Friday, April 12, 2013

Built 4-Wide Tough

Growing up I spent a lot of time in Europe and each time we returned to the US is was always striking to me how many pickup trucks were around.  Pickup trucks are a very American vehicle and you don't realize how common they are until you go somewhere where they aren't.
 Lego is not an American company, obviously, so it took them a long time to come up with an actual pickup truck in a set.  We have trucks in several different sizes in our town, but the most useful is the one we're going to look at today.  Click on through and we'll show you how easy it is to build your own.
As usual, we're pairing these pictures with a video on YouTube.  The video will better show you the mechanics of actually building the truck, whereas here we will discuss the design of it and-- if you will-- the "history" of classic town style pickups.  Firstly, here's the video:
I realize the "parts shot" goes by very quickly in the video, so here's a better look at all the parts (with apologies for the bad background color choice!):
Considering that Lego designers in Europe would not have much first-hand experience with pickup trucks, it isn't surprising that it took them several years to develop one.  If you figure the first classic 4-wide car was launched with the Police Station set in 1979 (as discussed earlier), the designers didn't have a pickup truck--truly-- until the 1988 Metro Park & Service Tower set#6394.  It took them 9 years!  We don't have that actual set, but we do have several that we've made based on that design.
This one is closest to the Lego design, but we've added a big grill to it and simplified the color scheme.   As with all our trucks, the bed is also lined with tiles to give it a more finished look.  The other version of this truck has a cleaner nose and a "high boy" type roof.  Eventually, that one (which is black with a yellow chassis) will have its cargo bed converted to an enclosed box to match the roof height... once we acquire the parts.   The truck doesn't use a car chassis plate but it does have the same overall dimensions as a standard car.  While that size is useful, it doesn't quite have the visual mass or height (over the similarly sized car) that a real full-size pickup would have.
It took Lego designers another 5 years to come up with a pickup design that had the taller and longer dimensions of a full-sized truck.  That truck was a part of the Sail N'Fly Marina set#6543, which we've recently added to our collection.  We'll do a write up and video tour of it soon-- but for now I want you to concentrate on the truck parked on the dock.
I'd known of the Marina set for years but we didn't have room to add it onto our town until after we moved. Prior to that, the truck design had caught my eye as something we COULD fit into our town and I'd developed my own version of it.  In doing so I went after a more utilitarian look and a traditional American color scheme from back in the days when I was kid-- when Fords and Chevys were sold with big stripes on them!  Originally the red and white truck did not have sunroof and had the basic clear plastic windshield.  Tyler optioned it up later from the local dealer, I guess.

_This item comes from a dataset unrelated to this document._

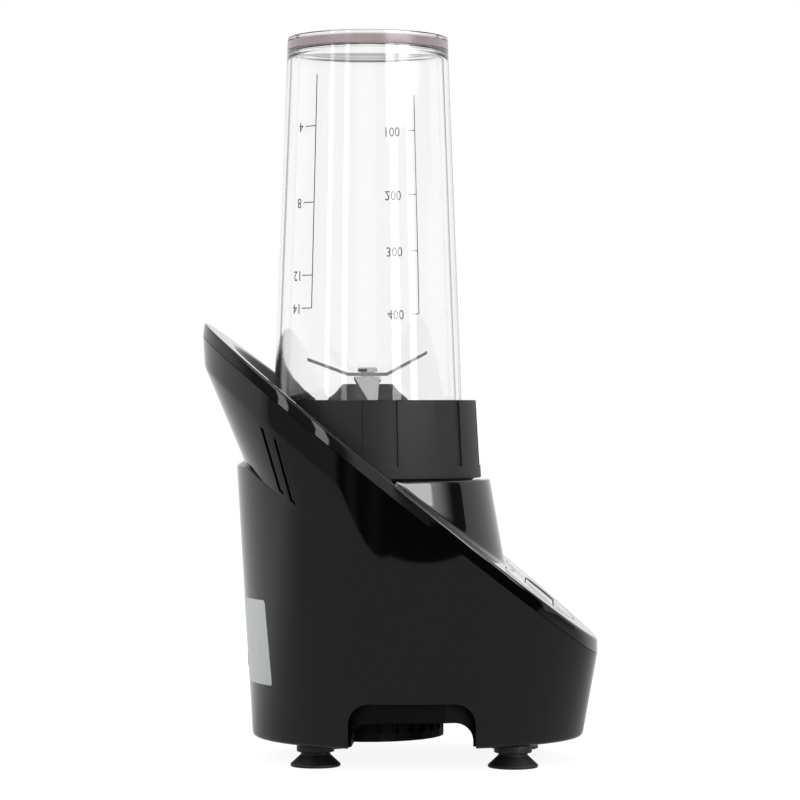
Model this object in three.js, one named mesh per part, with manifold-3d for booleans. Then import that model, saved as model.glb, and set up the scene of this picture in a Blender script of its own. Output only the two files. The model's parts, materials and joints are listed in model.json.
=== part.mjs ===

From the side you can see the van heritage of the trucks' design.  The short hood is really more typical of a European delivery van-- which is what the designers were used to seeing.  I actually like the shorter hood look and, besides, I think trying to elongate the front of the truck and moving the front axle forward would be problematic.
The Octan truck, the original design, is more complex with the extra color thrown on.  I think that combines with the white wheels to give it a decidedly more upscale look.  Now that we have two in town, I think I'll be lobbying Tyler to put a solid roof and clear windshield back on the red and white truck and further differentiate it as a work truck compared Octan's snazzy promotional truck.
When I first built the red/white truck, it had the same white tailgate as the Octan truck.  That tailgate has since been installed on a police department pickup truck project-- yet another truck design of our own making, this time, which you can see here:
Finishing that police truck has not been the priority we thought it would be-- moving changed all that!  We did make instructions of it and will return to that project later.  As you can see in the video, the overall design is very similar to these trucks, but with a beefier nose.  The front wheel placement is the same, however.
Since the white tailgate is was installed on the police prototype for so long, Tyler found a red tailgate to put on the red/white truck in the meantime.  Turns out, the red tailgate actually looks better too!  The hinge is different as it locks in various positions and will hold itself there.  The white tailgates will not hold their positions reliably.
Another design variation we are considering is putting round headlights on one of the trucks.  I think the Octan truck would look really good with clear round headlights.  I just have to convince  Tyler!
Well, it's time to get back to work!